# Mystery Worm (Parasite?)



## thethinman (Sep 8, 2009)

I found a worm in my aquarium yesterday. It was a white worm with a red center running from end to end, and they were from microscopic to about 1 cm long . The water was about 68 degrees, and I found them while treating for an ich infection. I sucked some up with an eyedropper to examine under a microscope, and found that the worm had a straw-like mouthpart, and many hairs around it. The aquarium was later vacuumed, so that removed many of the worms.
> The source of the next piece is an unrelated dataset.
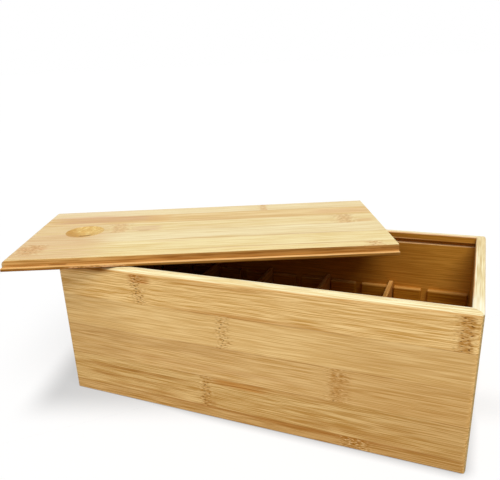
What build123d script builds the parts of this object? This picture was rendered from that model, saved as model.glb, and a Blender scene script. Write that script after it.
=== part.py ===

If anyone knows what this is, or at least knows whether or not this is a harmful parasite, please let me know.

I took some pictures of it, in actual size, and through the microscope.

Actual size: Aquarium Gallery - Mystery Worm (Parasite?)

Under the microscope (40x): Aquarium Gallery - Mystery Worm (Parasite?)

Head (100x): Aquarium Gallery - Mystery Worm (Parasite?)

Tail (100x): Aquarium Gallery - Mystery Worm (Parasite?)


----------



## Chickadee (Nov 15, 2008)

They sound like planaria. If that is what they are then they are free fish food and usually come into tanks where the fish are being overfed. Try cutting back on the food a bit and see if they go away. The fish can eat them and they are just high protein food for them. I have not previously seen a planaria under a microscope so don't know for sure but that is what this sounds like.

Microscopy-UK full menu of microscopy and microscopes on the web

Microscopy-UK full menu of microscopy and microscopes on the web

Anything look similar?

Rose


----------



## JIM (May 27, 2009)

*+1 i agree with Rose*


----------